Sometimes layout plans had to be corrected too – tracks didn’t connect to anything.
The classic error however was in the drawings of EMD Fs and GPs – early on a draftsman for MR had made an error in drawing the Blomberg trucks based on an error in a drawing from EMD itself. Once the trucks were drawn wrong, MR reused that drawing for all subsequent F and GP drawings “saving” the draftsmen the effort. It was not corrected for years! And what is worse some of the model manufacturers proceeded to follow the MR drawings and as a result an entire generation of Blomberg truck drawings and models had a serious error.
And the reason nobody heaped abuse on the editor back then was that a letter cost all of six cents to mail. Postings on this forum are free. If each posting cost us six cents I wonder how much “outrage” would be posted?
Dave Nelson
Well said yourself Mr. caseymation, and totally agree, “its a fun Hobby!”. This is supposed to be fun, not rocket science. The last thing I think about as the trains go down the track is whether the volts or amps are going to blow it up. I’m glad Nigel caem from a well endowed engineering background. Stick to hard disks and leave to the trains to those of us having fun.

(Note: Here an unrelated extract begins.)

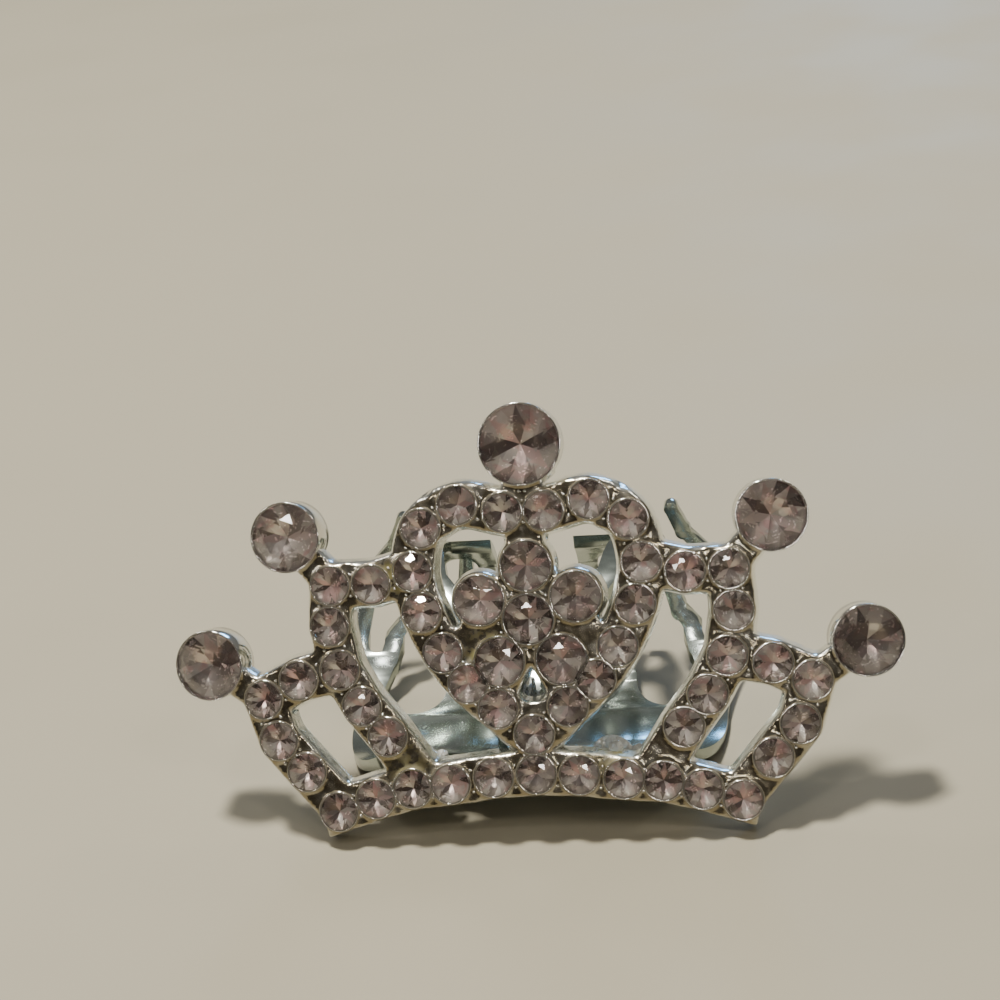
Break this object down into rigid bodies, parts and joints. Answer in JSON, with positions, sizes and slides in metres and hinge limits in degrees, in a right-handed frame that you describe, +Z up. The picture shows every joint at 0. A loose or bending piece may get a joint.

I don’t wi***o argue with you about this but rather help some put this in perspective. In my field, the important journals cost $50 a month or there abouts, are pre-reviewed by at least three professional coleagues, and reviewed by an editor or two before being published. Each month they publish ‘errata’ for previous articles (fancy name for corrections) and it is perfectly understood primarily because most who read these journals have contributed material for publication themselves.
MR on the other hand comes out for $4.50 (newstand) and is a simple hobby magazine. Are you similarly outraged by the lies printed in popular social magazines and never corrected?